The favorable, multiyear secular trends are clearly reflected in the impressive growth record of Boeing, which has grown its earnings per share at a 16% average annual rate over the last decade. This growth pace is impressive, particularly for an industrial stock.

Valuation and expected returns

As we view the current safety issue as a temporary setback, we expect Boeing to earn approximately $23.50 per share by 2024. The stock has traded at an average price-earnings ratio of 17 over the last decade. Thanks to its strong growth prospects, the stock can reasonably be expected to trade at an earnings multiple of 18 five years from now.

If our assumptions prove to be correct, Boeing will be trading around $423 by 2024 for a 2.4% average annual price appreciation. If we add the 2.2% dividend yield, we can expect it to offer an approximate 4.6% average annual return over the next five years. Such a return is not sufficient to justify purchasing the stock right now.

Final thoughts

Boeing benefits from the duopoly status of its business and, therefore, has an exceptional growth record, with ample room to keep growing for decades. However, the market is well aware of this, so it is hard to find this exceptional stock on sale.

The pending safety issue has exerted pressure on the stock, leading some investors to think they have been given a rare investing opportunity.
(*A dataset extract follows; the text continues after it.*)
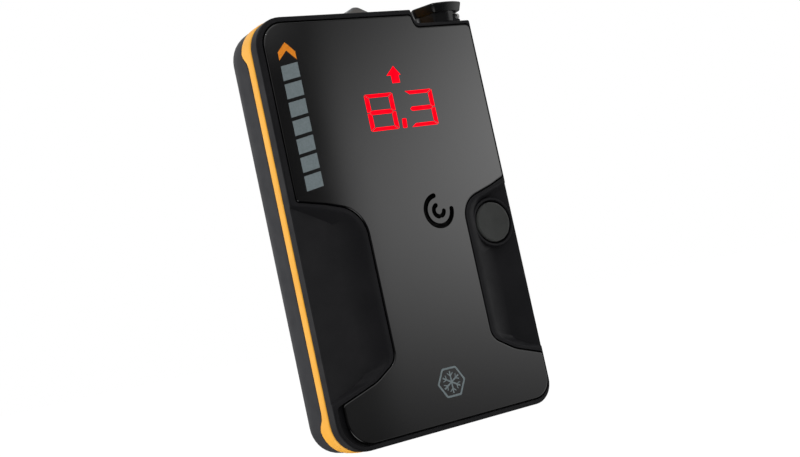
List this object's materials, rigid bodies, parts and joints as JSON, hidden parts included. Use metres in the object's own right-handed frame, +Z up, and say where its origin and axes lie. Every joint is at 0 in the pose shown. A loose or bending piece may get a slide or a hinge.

Unfortunately, the correction is too shallow, indicating the market agrees that the safety issue as a one-time event. In the absence of a bear market, we do not expect Boeing to revisit its recent lows, so the bottom is probably in for the stock. On the other hand, the stock is not likely to offer attractive returns from its current price.

Disclosure: I am not long any of the stocks mentioned in this article.